## AIM
Take the listing and print it in full, exactly as given.

## PROVIDED DATA
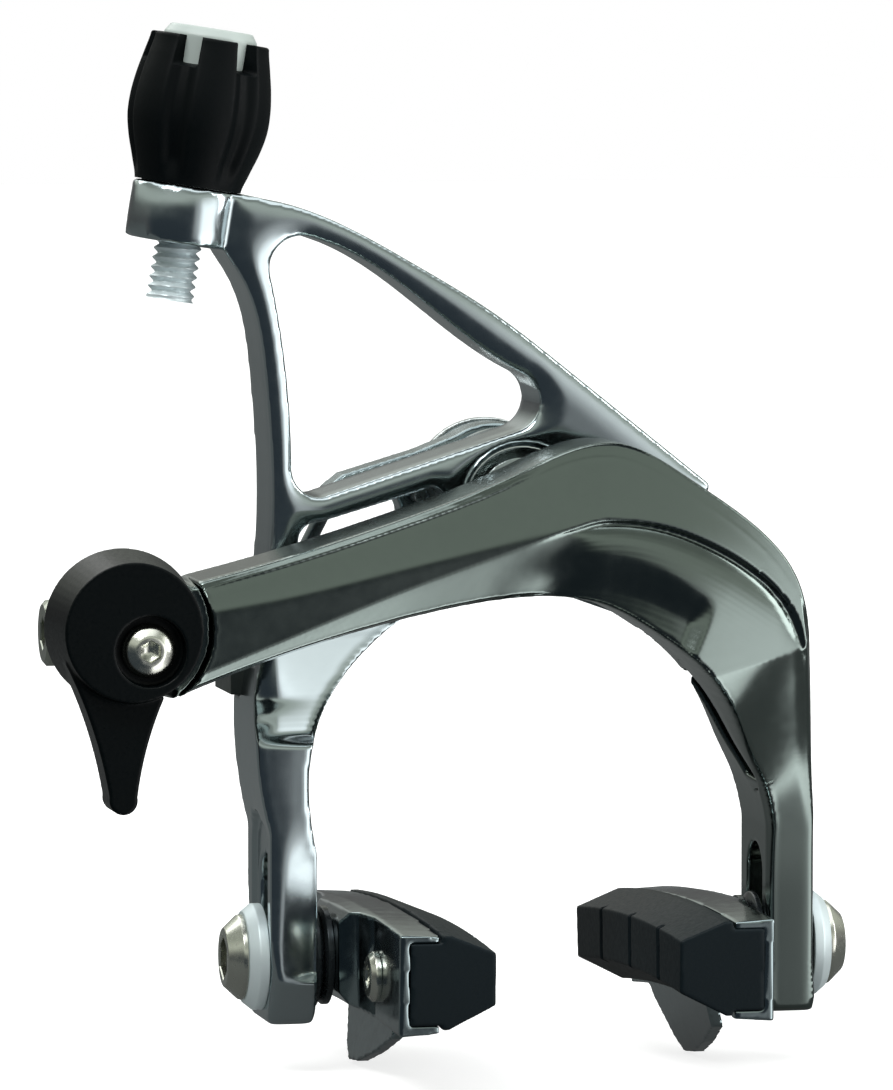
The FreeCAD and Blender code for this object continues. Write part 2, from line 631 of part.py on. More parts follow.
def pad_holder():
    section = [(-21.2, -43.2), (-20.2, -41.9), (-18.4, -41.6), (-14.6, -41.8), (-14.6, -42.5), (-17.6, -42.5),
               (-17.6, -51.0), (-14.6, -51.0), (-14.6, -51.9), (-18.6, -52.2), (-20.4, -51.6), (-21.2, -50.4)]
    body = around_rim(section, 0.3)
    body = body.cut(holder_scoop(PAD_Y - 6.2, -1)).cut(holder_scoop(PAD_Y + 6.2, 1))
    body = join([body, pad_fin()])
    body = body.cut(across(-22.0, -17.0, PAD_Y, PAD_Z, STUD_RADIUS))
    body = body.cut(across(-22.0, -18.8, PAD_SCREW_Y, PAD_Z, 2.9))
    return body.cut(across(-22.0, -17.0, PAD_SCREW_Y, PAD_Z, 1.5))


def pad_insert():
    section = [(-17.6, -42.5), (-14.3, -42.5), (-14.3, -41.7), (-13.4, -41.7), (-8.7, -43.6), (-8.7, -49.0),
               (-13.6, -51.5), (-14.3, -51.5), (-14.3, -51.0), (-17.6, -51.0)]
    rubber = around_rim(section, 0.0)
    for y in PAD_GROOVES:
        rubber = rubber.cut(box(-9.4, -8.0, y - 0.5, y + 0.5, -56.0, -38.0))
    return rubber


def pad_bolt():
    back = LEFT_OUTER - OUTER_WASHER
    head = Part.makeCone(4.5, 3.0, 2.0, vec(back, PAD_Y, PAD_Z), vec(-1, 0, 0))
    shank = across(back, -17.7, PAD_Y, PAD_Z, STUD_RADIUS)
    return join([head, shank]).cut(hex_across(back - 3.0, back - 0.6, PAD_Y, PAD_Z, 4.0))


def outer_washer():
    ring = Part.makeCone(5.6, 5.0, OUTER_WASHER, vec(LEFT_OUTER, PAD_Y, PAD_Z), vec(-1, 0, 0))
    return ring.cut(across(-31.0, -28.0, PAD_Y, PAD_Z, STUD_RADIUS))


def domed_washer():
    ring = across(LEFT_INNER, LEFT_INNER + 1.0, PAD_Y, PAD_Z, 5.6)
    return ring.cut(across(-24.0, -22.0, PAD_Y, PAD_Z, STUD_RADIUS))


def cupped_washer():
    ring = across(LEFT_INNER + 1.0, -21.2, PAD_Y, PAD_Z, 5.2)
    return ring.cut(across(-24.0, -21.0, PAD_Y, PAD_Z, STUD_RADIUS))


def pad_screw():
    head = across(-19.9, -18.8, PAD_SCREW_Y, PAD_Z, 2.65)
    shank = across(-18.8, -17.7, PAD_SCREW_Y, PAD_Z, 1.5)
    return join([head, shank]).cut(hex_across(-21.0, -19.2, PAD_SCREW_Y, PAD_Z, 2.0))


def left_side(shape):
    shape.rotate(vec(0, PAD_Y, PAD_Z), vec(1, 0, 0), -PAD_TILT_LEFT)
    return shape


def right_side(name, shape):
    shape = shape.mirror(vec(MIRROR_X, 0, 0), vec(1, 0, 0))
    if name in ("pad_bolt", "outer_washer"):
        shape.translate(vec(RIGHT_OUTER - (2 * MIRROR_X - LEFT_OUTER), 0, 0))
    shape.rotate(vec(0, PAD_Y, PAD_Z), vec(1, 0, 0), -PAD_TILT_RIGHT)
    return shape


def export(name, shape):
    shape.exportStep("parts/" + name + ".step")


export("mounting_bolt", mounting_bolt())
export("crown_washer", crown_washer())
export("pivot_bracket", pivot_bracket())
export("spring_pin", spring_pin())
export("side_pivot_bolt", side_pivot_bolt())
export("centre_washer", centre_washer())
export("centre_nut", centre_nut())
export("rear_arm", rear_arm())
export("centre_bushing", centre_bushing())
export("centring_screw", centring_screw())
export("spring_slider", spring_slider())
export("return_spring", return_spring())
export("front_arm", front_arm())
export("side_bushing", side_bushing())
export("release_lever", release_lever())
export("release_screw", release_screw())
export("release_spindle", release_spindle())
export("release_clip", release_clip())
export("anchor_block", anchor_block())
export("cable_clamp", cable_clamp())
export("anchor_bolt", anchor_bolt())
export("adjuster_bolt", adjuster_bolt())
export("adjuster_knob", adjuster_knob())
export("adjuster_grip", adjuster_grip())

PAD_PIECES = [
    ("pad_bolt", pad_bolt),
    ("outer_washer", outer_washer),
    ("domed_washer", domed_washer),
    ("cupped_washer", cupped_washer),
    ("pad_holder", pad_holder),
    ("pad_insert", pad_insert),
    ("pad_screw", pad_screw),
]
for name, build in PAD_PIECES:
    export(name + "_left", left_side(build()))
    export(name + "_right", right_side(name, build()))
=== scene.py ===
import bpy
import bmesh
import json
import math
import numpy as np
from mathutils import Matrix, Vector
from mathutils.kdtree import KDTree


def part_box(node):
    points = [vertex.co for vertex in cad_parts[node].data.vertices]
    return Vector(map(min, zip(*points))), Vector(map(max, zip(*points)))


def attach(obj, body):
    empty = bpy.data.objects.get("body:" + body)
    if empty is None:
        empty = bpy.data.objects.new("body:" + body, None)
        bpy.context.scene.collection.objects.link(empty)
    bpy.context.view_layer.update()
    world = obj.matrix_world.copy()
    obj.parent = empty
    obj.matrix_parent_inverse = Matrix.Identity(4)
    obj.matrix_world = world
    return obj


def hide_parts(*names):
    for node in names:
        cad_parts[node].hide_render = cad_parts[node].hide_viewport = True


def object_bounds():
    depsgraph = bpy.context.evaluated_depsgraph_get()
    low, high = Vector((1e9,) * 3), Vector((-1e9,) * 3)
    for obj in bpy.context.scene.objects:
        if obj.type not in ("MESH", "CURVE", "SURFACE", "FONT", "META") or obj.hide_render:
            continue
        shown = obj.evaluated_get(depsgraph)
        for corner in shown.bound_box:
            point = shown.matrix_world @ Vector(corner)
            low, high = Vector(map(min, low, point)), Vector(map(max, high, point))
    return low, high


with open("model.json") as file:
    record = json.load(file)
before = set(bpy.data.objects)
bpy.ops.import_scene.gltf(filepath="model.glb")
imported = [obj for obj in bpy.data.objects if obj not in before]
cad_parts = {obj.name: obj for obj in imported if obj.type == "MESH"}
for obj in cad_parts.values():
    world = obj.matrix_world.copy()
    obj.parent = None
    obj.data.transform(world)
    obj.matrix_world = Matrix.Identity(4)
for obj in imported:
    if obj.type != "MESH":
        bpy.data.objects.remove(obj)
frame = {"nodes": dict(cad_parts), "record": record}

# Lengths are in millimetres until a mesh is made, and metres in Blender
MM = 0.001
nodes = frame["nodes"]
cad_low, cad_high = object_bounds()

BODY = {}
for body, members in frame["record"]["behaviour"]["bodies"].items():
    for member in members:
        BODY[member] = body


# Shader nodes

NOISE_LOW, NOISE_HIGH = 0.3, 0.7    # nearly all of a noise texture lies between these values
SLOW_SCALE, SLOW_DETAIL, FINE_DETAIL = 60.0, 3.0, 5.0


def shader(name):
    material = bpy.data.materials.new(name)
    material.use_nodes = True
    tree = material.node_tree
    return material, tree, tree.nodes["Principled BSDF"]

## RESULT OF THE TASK
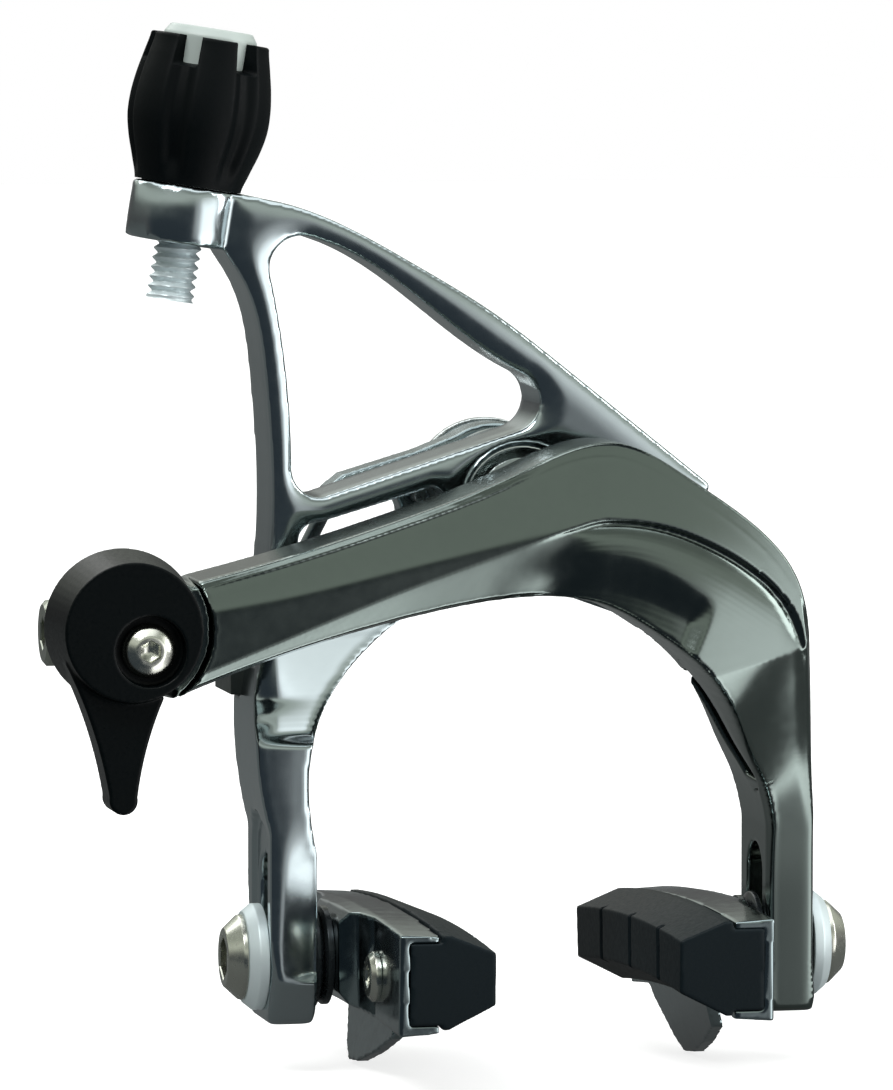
The FreeCAD and Blender code for this object continues. Write part 2, from line 631 of part.py on. More parts follow.
def pad_holder():
    section = [(-21.2, -43.2), (-20.2, -41.9), (-18.4, -41.6), (-14.6, -41.8), (-14.6, -42.5), (-17.6, -42.5),
               (-17.6, -51.0), (-14.6, -51.0), (-14.6, -51.9), (-18.6, -52.2), (-20.4, -51.6), (-21.2, -50.4)]
    body = around_rim(section, 0.3)
    body = body.cut(holder_scoop(PAD_Y - 6.2, -1)).cut(holder_scoop(PAD_Y + 6.2, 1))
    body = join([body, pad_fin()])
    body = body.cut(across(-22.0, -17.0, PAD_Y, PAD_Z, STUD_RADIUS))
    body = body.cut(across(-22.0, -18.8, PAD_SCREW_Y, PAD_Z, 2.9))
    return body.cut(across(-22.0, -17.0, PAD_SCREW_Y, PAD_Z, 1.5))


def pad_insert():
    section = [(-17.6, -42.5), (-14.3, -42.5), (-14.3, -41.7), (-13.4, -41.7), (-8.7, -43.6), (-8.7, -49.0),
               (-13.6, -51.5), (-14.3, -51.5), (-14.3, -51.0), (-17.6, -51.0)]
    rubber = around_rim(section, 0.0)
    for y in PAD_GROOVES:
        rubber = rubber.cut(box(-9.4, -8.0, y - 0.5, y + 0.5, -56.0, -38.0))
    return rubber


def pad_bolt():
    back = LEFT_OUTER - OUTER_WASHER
    head = Part.makeCone(4.5, 3.0, 2.0, vec(back, PAD_Y, PAD_Z), vec(-1, 0, 0))
    shank = across(back, -17.7, PAD_Y, PAD_Z, STUD_RADIUS)
    return join([head, shank]).cut(hex_across(back - 3.0, back - 0.6, PAD_Y, PAD_Z, 4.0))


def outer_washer():
    ring = Part.makeCone(5.6, 5.0, OUTER_WASHER, vec(LEFT_OUTER, PAD_Y, PAD_Z), vec(-1, 0, 0))
    return ring.cut(across(-31.0, -28.0, PAD_Y, PAD_Z, STUD_RADIUS))


def domed_washer():
    ring = across(LEFT_INNER, LEFT_INNER + 1.0, PAD_Y, PAD_Z, 5.6)
    return ring.cut(across(-24.0, -22.0, PAD_Y, PAD_Z, STUD_RADIUS))


def cupped_washer():
    ring = across(LEFT_INNER + 1.0, -21.2, PAD_Y, PAD_Z, 5.2)
    return ring.cut(across(-24.0, -21.0, PAD_Y, PAD_Z, STUD_RADIUS))


def pad_screw():
    head = across(-19.9, -18.8, PAD_SCREW_Y, PAD_Z, 2.65)
    shank = across(-18.8, -17.7, PAD_SCREW_Y, PAD_Z, 1.5)
    return join([head, shank]).cut(hex_across(-21.0, -19.2, PAD_SCREW_Y, PAD_Z, 2.0))


def left_side(shape):
    shape.rotate(vec(0, PAD_Y, PAD_Z), vec(1, 0, 0), -PAD_TILT_LEFT)
    return shape


def right_side(name, shape):
    shape = shape.mirror(vec(MIRROR_X, 0, 0), vec(1, 0, 0))
    if name in ("pad_bolt", "outer_washer"):
        shape.translate(vec(RIGHT_OUTER - (2 * MIRROR_X - LEFT_OUTER), 0, 0))
    shape.rotate(vec(0, PAD_Y, PAD_Z), vec(1, 0, 0), -PAD_TILT_RIGHT)
    return shape


def export(name, shape):
    shape.exportStep("parts/" + name + ".step")


export("mounting_bolt", mounting_bolt())
export("crown_washer", crown_washer())
export("pivot_bracket", pivot_bracket())
export("spring_pin", spring_pin())
export("side_pivot_bolt", side_pivot_bolt())
export("centre_washer", centre_washer())
export("centre_nut", centre_nut())
export("rear_arm", rear_arm())
export("centre_bushing", centre_bushing())
export("centring_screw", centring_screw())
export("spring_slider", spring_slider())
export("return_spring", return_spring())
export("front_arm", front_arm())
export("side_bushing", side_bushing())
export("release_lever", release_lever())
export("release_screw", release_screw())
export("release_spindle", release_spindle())
export("release_clip", release_clip())
export("anchor_block", anchor_block())
export("cable_clamp", cable_clamp())
export("anchor_bolt", anchor_bolt())
export("adjuster_bolt", adjuster_bolt())
export("adjuster_knob", adjuster_knob())
export("adjuster_grip", adjuster_grip())

PAD_PIECES = [
    ("pad_bolt", pad_bolt),
    ("outer_washer", outer_washer),
    ("domed_washer", domed_washer),
    ("cupped_washer", cupped_washer),
    ("pad_holder", pad_holder),
    ("pad_insert", pad_insert),
    ("pad_screw", pad_screw),
]
for name, build in PAD_PIECES:
    export(name + "_left", left_side(build()))
    export(name + "_right", right_side(name, build()))
=== scene.py ===
import bpy
import bmesh
import json
import math
import numpy as np
from mathutils import Matrix, Vector
from mathutils.kdtree import KDTree


def part_box(node):
    points = [vertex.co for vertex in cad_parts[node].data.vertices]
    return Vector(map(min, zip(*points))), Vector(map(max, zip(*points)))


def attach(obj, body):
    empty = bpy.data.objects.get("body:" + body)
    if empty is None:
        empty = bpy.data.objects.new("body:" + body, None)
        bpy.context.scene.collection.objects.link(empty)
    bpy.context.view_layer.update()
    world = obj.matrix_world.copy()
    obj.parent = empty
    obj.matrix_parent_inverse = Matrix.Identity(4)
    obj.matrix_world = world
    return obj


def hide_parts(*names):
    for node in names:
        cad_parts[node].hide_render = cad_parts[node].hide_viewport = True


def object_bounds():
    depsgraph = bpy.context.evaluated_depsgraph_get()
    low, high = Vector((1e9,) * 3), Vector((-1e9,) * 3)
    for obj in bpy.context.scene.objects:
        if obj.type not in ("MESH", "CURVE", "SURFACE", "FONT", "META") or obj.hide_render:
            continue
        shown = obj.evaluated_get(depsgraph)
        for corner in shown.bound_box:
            point = shown.matrix_world @ Vector(corner)
            low, high = Vector(map(min, low, point)), Vector(map(max, high, point))
    return low, high


with open("model.json") as file:
    record = json.load(file)
before = set(bpy.data.objects)
bpy.ops.import_scene.gltf(filepath="model.glb")
imported = [obj for obj in bpy.data.objects if obj not in before]
cad_parts = {obj.name: obj for obj in imported if obj.type == "MESH"}
for obj in cad_parts.values():
    world = obj.matrix_world.copy()
    obj.parent = None
    obj.data.transform(world)
    obj.matrix_world = Matrix.Identity(4)
for obj in imported:
    if obj.type != "MESH":
        bpy.data.objects.remove(obj)
frame = {"nodes": dict(cad_parts), "record": record}

# Lengths are in millimetres until a mesh is made, and metres in Blender
MM = 0.001
nodes = frame["nodes"]
cad_low, cad_high = object_bounds()

BODY = {}
for body, members in frame["record"]["behaviour"]["bodies"].items():
    for member in members:
        BODY[member] = body


# Shader nodes

NOISE_LOW, NOISE_HIGH = 0.3, 0.7    # nearly all of a noise texture lies between these values
SLOW_SCALE, SLOW_DETAIL, FINE_DETAIL = 60.0, 3.0, 5.0


def shader(name):
    material = bpy.data.materials.new(name)
    material.use_nodes = True
    tree = material.node_tree
    return material, tree, tree.nodes["Principled BSDF"]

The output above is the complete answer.